The first line to copy is the one with "cad_parts[node].hide_render = cad_parts[node].hide_viewport"; the last is the one with "place.default_value = value". Copy each line in that range exactly, leaving out all others.
━━━━━ Stored data ━━━━━
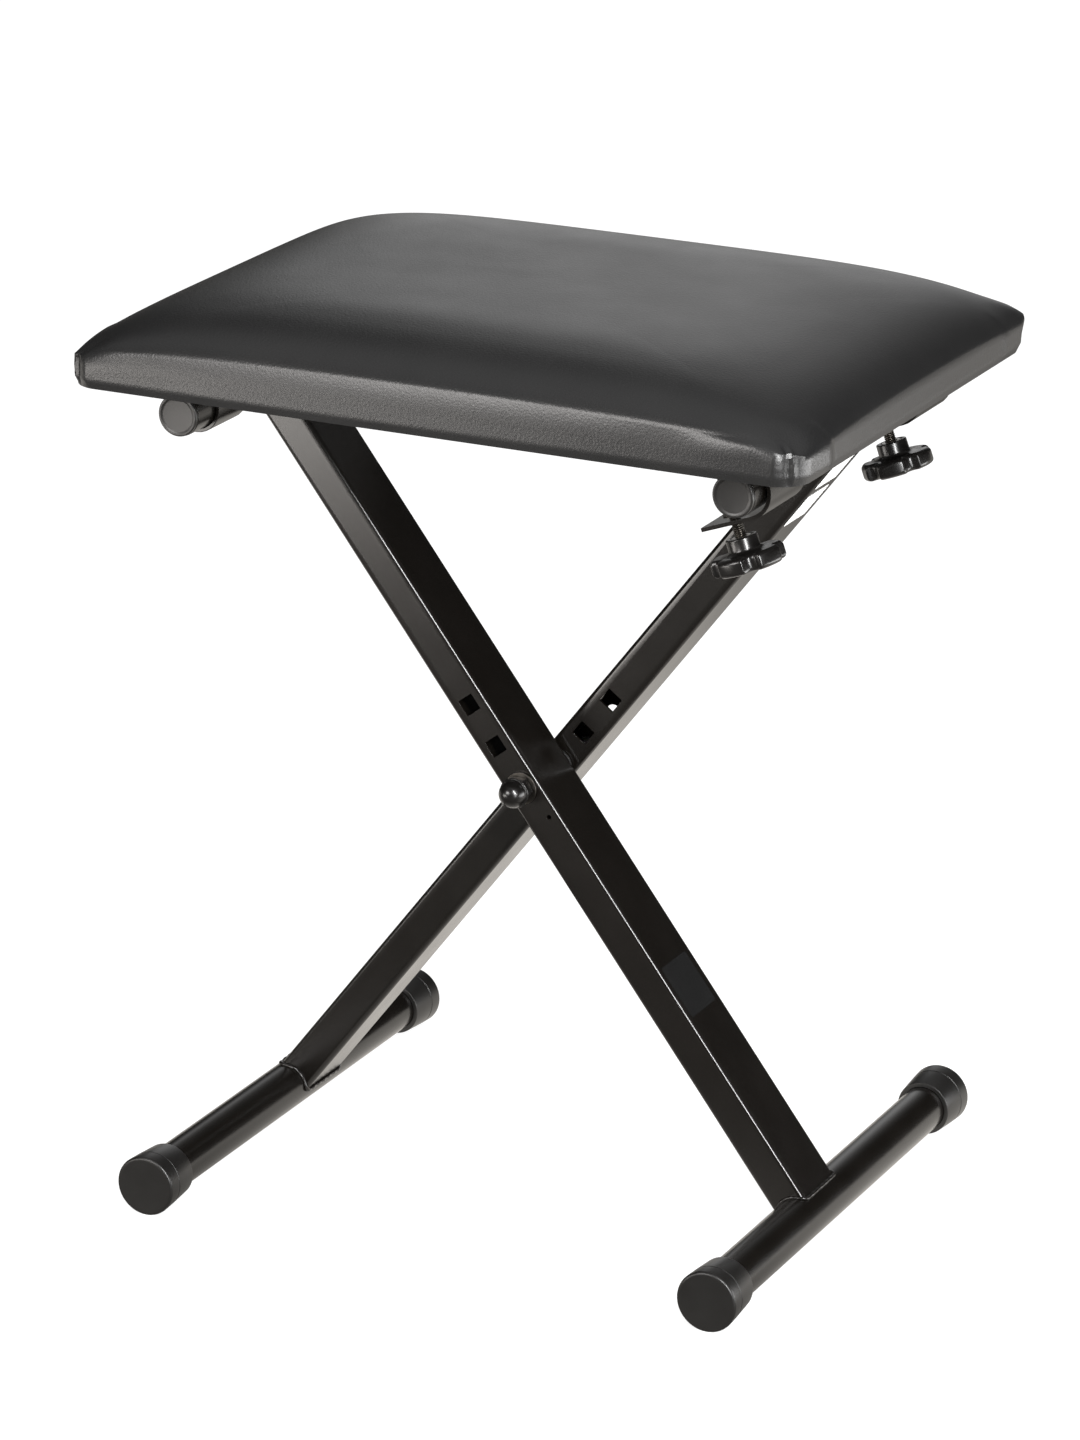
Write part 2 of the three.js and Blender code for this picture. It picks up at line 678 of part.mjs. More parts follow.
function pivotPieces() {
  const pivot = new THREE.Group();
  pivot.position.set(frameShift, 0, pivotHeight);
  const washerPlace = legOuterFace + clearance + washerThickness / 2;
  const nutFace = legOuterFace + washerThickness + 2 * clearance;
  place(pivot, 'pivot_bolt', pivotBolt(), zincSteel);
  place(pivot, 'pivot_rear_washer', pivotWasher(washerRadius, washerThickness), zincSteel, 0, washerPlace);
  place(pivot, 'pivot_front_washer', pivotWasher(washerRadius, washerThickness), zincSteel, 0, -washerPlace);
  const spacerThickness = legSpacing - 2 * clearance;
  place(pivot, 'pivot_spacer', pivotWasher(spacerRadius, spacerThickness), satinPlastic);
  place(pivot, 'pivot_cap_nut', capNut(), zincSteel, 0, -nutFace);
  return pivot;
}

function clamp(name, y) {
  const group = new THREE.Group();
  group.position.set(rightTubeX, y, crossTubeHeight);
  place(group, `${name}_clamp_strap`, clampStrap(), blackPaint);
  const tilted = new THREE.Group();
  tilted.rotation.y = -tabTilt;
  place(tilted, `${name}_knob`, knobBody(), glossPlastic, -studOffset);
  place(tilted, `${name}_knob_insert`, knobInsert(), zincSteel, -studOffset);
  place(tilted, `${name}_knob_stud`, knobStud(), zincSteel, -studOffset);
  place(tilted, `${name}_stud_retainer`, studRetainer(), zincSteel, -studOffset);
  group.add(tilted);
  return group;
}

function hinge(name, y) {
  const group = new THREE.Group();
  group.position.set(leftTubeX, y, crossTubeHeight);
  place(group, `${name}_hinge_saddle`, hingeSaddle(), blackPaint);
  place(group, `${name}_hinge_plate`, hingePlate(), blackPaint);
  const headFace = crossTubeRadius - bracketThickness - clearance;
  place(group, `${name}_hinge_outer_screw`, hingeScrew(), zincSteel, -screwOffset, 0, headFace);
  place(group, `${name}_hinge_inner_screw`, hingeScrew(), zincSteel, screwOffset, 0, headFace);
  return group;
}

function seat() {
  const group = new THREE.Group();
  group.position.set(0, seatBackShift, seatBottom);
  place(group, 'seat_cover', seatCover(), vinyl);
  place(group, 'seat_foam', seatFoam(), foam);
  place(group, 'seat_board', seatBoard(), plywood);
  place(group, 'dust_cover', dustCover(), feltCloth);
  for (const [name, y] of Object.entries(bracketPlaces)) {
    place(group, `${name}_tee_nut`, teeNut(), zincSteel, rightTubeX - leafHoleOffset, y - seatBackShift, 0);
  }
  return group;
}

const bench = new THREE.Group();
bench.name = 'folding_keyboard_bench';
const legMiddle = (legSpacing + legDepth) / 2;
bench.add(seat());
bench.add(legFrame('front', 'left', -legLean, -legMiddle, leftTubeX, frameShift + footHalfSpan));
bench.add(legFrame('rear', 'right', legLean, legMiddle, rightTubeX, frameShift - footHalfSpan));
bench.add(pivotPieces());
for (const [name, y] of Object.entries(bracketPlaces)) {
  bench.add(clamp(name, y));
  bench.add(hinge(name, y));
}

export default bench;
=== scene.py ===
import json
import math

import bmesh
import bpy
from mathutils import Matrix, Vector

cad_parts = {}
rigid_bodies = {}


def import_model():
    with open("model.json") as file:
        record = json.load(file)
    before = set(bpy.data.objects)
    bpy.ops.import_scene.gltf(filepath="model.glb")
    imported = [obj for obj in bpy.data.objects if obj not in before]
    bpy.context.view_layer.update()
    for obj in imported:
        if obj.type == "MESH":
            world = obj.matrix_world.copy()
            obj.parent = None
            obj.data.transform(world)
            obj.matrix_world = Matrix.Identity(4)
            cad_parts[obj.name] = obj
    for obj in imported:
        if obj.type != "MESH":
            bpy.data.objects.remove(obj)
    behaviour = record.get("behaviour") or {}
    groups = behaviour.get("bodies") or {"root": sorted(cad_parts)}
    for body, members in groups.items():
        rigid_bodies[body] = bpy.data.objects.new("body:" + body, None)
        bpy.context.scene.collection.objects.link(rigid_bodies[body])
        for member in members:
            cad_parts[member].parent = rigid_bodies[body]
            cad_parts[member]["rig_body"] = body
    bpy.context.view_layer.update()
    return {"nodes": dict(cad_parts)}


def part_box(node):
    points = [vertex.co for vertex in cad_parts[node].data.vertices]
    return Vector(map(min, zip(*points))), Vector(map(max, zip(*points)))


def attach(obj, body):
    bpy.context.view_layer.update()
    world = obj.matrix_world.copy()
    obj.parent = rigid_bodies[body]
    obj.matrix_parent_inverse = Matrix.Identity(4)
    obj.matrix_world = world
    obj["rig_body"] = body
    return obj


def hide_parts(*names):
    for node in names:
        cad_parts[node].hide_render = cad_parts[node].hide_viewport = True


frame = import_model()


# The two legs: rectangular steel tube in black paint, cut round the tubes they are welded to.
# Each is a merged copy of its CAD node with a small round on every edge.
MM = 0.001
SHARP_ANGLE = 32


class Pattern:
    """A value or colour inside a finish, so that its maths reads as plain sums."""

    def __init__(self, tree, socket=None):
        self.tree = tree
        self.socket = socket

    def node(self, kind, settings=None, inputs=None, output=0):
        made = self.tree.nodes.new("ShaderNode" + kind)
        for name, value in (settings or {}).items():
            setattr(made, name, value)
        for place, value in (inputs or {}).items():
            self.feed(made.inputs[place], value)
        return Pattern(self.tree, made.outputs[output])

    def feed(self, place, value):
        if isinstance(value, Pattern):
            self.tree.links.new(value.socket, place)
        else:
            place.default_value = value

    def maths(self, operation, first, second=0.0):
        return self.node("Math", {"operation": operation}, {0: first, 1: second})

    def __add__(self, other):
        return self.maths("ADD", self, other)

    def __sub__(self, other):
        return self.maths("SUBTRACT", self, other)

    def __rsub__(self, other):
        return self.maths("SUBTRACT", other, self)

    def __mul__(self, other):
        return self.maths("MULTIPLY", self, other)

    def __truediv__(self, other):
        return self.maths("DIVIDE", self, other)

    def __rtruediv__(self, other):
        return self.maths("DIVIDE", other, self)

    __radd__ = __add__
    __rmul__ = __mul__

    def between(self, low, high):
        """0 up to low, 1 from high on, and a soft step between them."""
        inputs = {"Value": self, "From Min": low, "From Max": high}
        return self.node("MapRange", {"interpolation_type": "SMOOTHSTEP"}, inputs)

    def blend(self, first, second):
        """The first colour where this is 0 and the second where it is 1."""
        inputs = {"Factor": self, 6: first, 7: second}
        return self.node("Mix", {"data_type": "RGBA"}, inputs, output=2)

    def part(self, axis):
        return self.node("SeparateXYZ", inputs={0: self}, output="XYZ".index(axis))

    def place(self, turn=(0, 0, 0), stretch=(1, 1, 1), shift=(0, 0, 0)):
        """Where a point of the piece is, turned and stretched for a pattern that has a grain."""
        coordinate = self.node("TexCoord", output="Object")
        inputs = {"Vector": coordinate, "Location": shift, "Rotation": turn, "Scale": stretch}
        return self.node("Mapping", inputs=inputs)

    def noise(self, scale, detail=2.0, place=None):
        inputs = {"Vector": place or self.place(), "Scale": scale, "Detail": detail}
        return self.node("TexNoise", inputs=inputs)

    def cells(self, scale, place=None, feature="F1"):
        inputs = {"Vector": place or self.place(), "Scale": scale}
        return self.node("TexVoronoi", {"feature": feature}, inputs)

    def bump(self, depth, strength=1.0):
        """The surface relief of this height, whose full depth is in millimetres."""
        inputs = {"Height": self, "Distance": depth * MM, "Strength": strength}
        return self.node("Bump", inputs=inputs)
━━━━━
**Exercise answer:**
        cad_parts[node].hide_render = cad_parts[node].hide_viewport = True


frame = import_model()


# The two legs: rectangular steel tube in black paint, cut round the tubes they are welded to.
# Each is a merged copy of its CAD node with a small round on every edge.
MM = 0.001
SHARP_ANGLE = 32


class Pattern:
    """A value or colour inside a finish, so that its maths reads as plain sums."""

    def __init__(self, tree, socket=None):
        self.tree = tree
        self.socket = socket

    def node(self, kind, settings=None, inputs=None, output=0):
        made = self.tree.nodes.new("ShaderNode" + kind)
        for name, value in (settings or {}).items():
            setattr(made, name, value)
        for place, value in (inputs or {}).items():
            self.feed(made.inputs[place], value)
        return Pattern(self.tree, made.outputs[output])

    def feed(self, place, value):
        if isinstance(value, Pattern):
            self.tree.links.new(value.socket, place)
        else:
            place.default_value = value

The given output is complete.